Mike Harrell, president of Jernigan Oil Co. Inc., operates 25 Duck Thru c-stores in Ahoskie, N.C. He wanted a pizza program with strong brand recognition in his markets, but didn’t want to be saddled with a costly upfront investment and monthly franchisee fees because his stores don’t generate the volume required to be profitable with a national brand. But he also didn’t want to sacrifice quality or variety. “We operate in rural towns, so we’re fortunate not to have a lot of foodservice competition at some of our stores. This gives us an advantage, but also comes with a lot of responsibility,” Harrell said. “We can’t just offer a simple variety. It has to be fresh, innovative and affordable enough to attract the customers day after day.”

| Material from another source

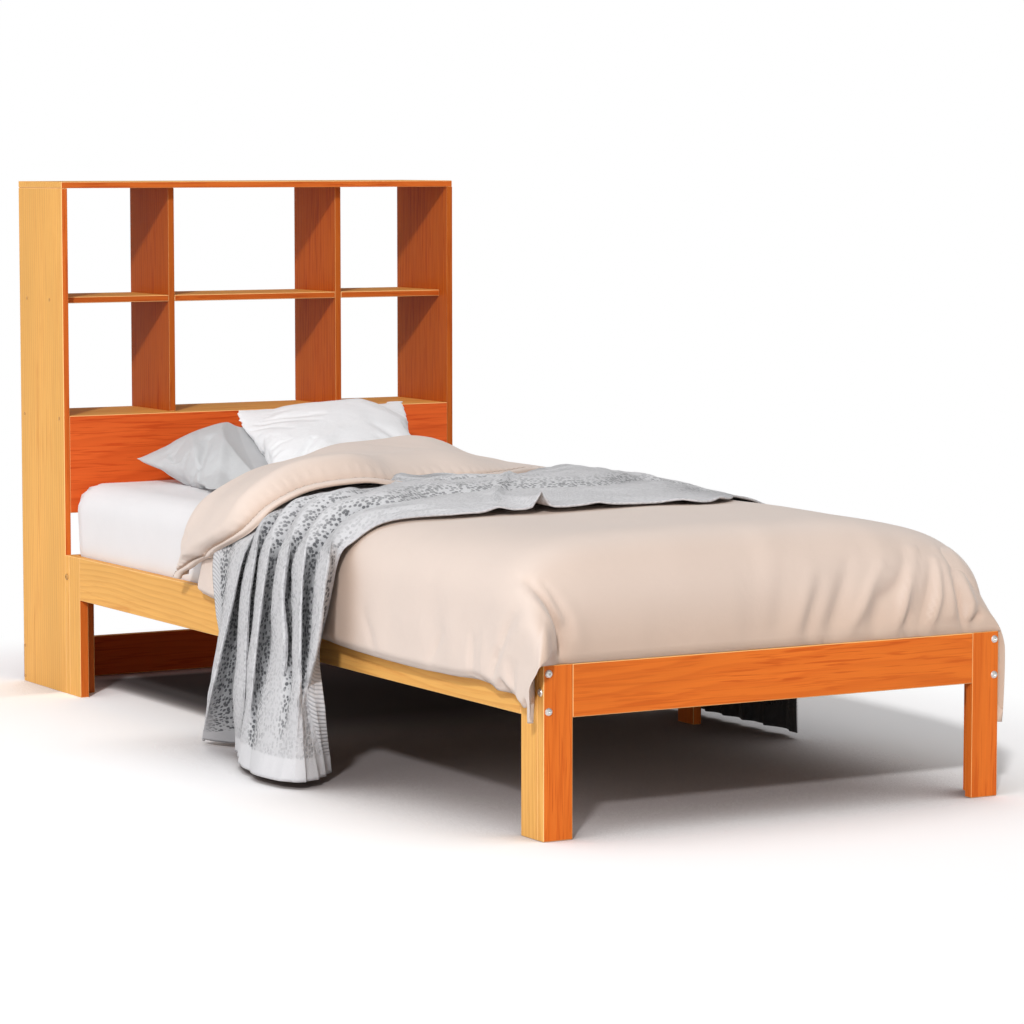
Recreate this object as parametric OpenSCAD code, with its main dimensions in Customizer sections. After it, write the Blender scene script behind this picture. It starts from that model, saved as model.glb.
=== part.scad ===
// Single bed with a bookcase headboard, bolted pine frame, slats and made-up bedding.
// Millimetres. X across the bed, +Y towards the bookcase, +Z up. The origin lies on the floor,
// under the middle of the whole object's box.

/* [Bed frame] */
// Width over the side rails, legs and bookcase
bed_w = 955; // [905:5:1205]
// Length of the bed frame, from the foot face to the bookcase
frame_l = 2055; // [2005:5:2155]
// Height of the legs and rails above the floor
rail_top = 302; // [280:1:360]
// Height of the rail boards
rail_h = 92; // [80:1:110]
// Thickness of the rail and leg boards
board_t = 20; // [18:1:24]
// Width of a corner leg's face board
leg_face_w = 58; // [50:1:80]
// Width of a corner leg's side board
leg_side_w = 57; // [45:1:80]
// Width of a middle leg
mid_leg_w = 60; // [50:1:90]
// Depth from the rail top down to the slat tops
mattress_sink = 47; // [40:1:50]

/* [Slats] */
// Number of slats
slat_count = 13; // [10:1:13]
// Width of a slat
slat_w = 70; // [50:1:90]
// Thickness of a slat
slat_t = 12; // [10:1:14]
// Gap between a slat's end and the side rail
slat_end_gap = 5; // [3:1:8]
// Distance from the leg's face board to the first slat
slat_margin = 30; // [20:1:50]
// Width of the ledger strip under the slat ends
ledger_t = 18; // [16:1:24]
// Height of the ledger strip
ledger_h = 30; // [26:1:32]

/* [Bookcase] */
// Height of the bookcase
case_h = 1105; // [1000:5:1200]
// Depth of the bookcase
case_d = 240; // [200:5:300]
// Thickness of the bookcase boards
panel_t = 14; // [12:1:18]
// Height of the bottom shelf's top face
low_shelf_z = 602; // [580:1:640]
// Height of the middle shelves' top faces
mid_shelf_z = 857; // [800:1:900]
// Height of the headboard panel
headboard_h = 210; // [180:1:230]
// Width of each outer bay, from the bookcase's outer face to the divider
outer_bay_w = 266; // [220:1:300]
// Setback of the dividers and middle shelves behind the front edges
divider_setback = 35; // [20:1:60]
// Height of the plinth board at the back
plinth_h = 90; // [60:1:120]

/* [Hardware] */
// Bolt shank diameter
bolt_d = 6; // [5:1:8]
// Bolt head diameter
bolt_head_d = 14; // [12:1:16]
// Bolt head height
bolt_head_h = 3.5; // [3:0.5:5]
// Length of a bolt inside the board that it pulls in
bolt_grip = 42; // [36:1:50]
// Height of the upper bolts' axis below the rail top
bolt_inset_top = 14; // [12:1:20]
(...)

Duck Thru chose Hot Stuff Pizza from Hot Stuff Foods because they only require distribution agreements, not monthly licensing or franchise fees. “Our support has been excellent on all levels,” he said. “A Hot Stuff rep is in our stores about once a month monitoring our consistency, offering suggestions and elevating our entire platform.”
Branching Out
Expanding the pizza menu is the next step. Weiner said he would consider expanding Rutter’s pizza line to include breakfast pizzas and toppings like sausage and chicken, but for now he is reaping the benefits of a popular new product introduction.
“It’s very appealing across demographics,” Weiner said. “And all demographics touch c-stores. Trying to appeal to all of them is difficult. Pizza appeals to all of them.”
Litz, of Pizza Marketplace, said one new concept that seems like a natural for c-stores looking for co-branding franchises is “Top That!” The idea is similar to a build-your-own assembly-line service like Subway or Chipotle. The first opened in Tulsa, Okla., in October. Customers choose from three doughs, nine sauces, 20 vegetables, 10 meats, seven cheeses. Once their pizza is assembled, it cooks in three minutes. The price is $5.99 regardless of the number of toppings. “It’s all positioning and differentiation,” Litz said.